What the task requires -> Repeat the full listing, word for word.

Information provided ->
::::
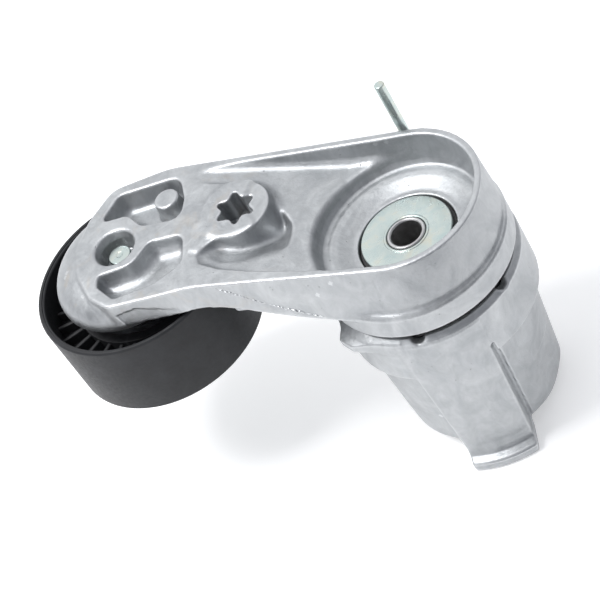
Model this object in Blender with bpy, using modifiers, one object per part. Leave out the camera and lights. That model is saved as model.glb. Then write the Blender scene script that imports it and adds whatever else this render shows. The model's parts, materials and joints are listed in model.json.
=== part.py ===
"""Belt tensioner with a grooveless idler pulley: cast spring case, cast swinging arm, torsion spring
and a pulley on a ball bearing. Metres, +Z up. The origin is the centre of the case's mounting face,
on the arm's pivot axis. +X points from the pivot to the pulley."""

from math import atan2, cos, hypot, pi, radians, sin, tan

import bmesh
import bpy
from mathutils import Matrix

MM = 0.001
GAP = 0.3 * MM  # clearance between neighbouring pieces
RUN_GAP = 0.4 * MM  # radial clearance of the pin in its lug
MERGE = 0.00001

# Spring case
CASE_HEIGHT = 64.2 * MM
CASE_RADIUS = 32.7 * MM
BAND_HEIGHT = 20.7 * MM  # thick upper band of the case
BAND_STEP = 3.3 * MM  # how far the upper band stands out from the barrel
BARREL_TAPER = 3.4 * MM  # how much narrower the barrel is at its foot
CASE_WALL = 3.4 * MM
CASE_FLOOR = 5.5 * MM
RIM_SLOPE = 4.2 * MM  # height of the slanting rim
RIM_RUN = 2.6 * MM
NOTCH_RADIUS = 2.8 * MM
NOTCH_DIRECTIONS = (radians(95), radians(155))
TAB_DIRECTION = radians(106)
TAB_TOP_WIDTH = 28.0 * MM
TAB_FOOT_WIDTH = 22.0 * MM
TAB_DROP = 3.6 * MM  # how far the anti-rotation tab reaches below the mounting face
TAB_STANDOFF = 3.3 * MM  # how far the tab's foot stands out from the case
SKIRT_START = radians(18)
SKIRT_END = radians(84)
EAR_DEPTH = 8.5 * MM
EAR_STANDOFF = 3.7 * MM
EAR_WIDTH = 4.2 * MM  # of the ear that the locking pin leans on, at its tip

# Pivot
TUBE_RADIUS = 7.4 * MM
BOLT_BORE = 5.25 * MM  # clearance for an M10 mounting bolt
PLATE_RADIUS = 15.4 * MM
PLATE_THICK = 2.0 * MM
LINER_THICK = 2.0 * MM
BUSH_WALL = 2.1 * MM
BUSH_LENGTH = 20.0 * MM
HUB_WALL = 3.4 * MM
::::
The answer ->
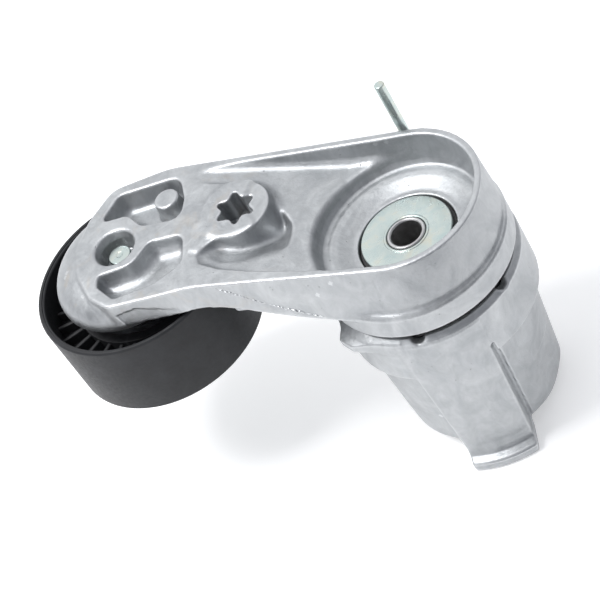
Model this object in Blender with bpy, using modifiers, one object per part. Leave out the camera and lights. That model is saved as model.glb. Then write the Blender scene script that imports it and adds whatever else this render shows. The model's parts, materials and joints are listed in model.json.
=== part.py ===
"""Belt tensioner with a grooveless idler pulley: cast spring case, cast swinging arm, torsion spring
and a pulley on a ball bearing. Metres, +Z up. The origin is the centre of the case's mounting face,
on the arm's pivot axis. +X points from the pivot to the pulley."""

from math import atan2, cos, hypot, pi, radians, sin, tan

import bmesh
import bpy
from mathutils import Matrix

MM = 0.001
GAP = 0.3 * MM  # clearance between neighbouring pieces
RUN_GAP = 0.4 * MM  # radial clearance of the pin in its lug
MERGE = 0.00001

# Spring case
CASE_HEIGHT = 64.2 * MM
CASE_RADIUS = 32.7 * MM
BAND_HEIGHT = 20.7 * MM  # thick upper band of the case
BAND_STEP = 3.3 * MM  # how far the upper band stands out from the barrel
BARREL_TAPER = 3.4 * MM  # how much narrower the barrel is at its foot
CASE_WALL = 3.4 * MM
CASE_FLOOR = 5.5 * MM
RIM_SLOPE = 4.2 * MM  # height of the slanting rim
RIM_RUN = 2.6 * MM
NOTCH_RADIUS = 2.8 * MM
NOTCH_DIRECTIONS = (radians(95), radians(155))
TAB_DIRECTION = radians(106)
TAB_TOP_WIDTH = 28.0 * MM
TAB_FOOT_WIDTH = 22.0 * MM
TAB_DROP = 3.6 * MM  # how far the anti-rotation tab reaches below the mounting face
TAB_STANDOFF = 3.3 * MM  # how far the tab's foot stands out from the case
SKIRT_START = radians(18)
SKIRT_END = radians(84)
EAR_DEPTH = 8.5 * MM
EAR_STANDOFF = 3.7 * MM
EAR_WIDTH = 4.2 * MM  # of the ear that the locking pin leans on, at its tip

# Pivot
TUBE_RADIUS = 7.4 * MM
BOLT_BORE = 5.25 * MM  # clearance for an M10 mounting bolt
PLATE_RADIUS = 15.4 * MM
PLATE_THICK = 2.0 * MM
LINER_THICK = 2.0 * MM
BUSH_WALL = 2.1 * MM
BUSH_LENGTH = 20.0 * MM
HUB_WALL = 3.4 * MM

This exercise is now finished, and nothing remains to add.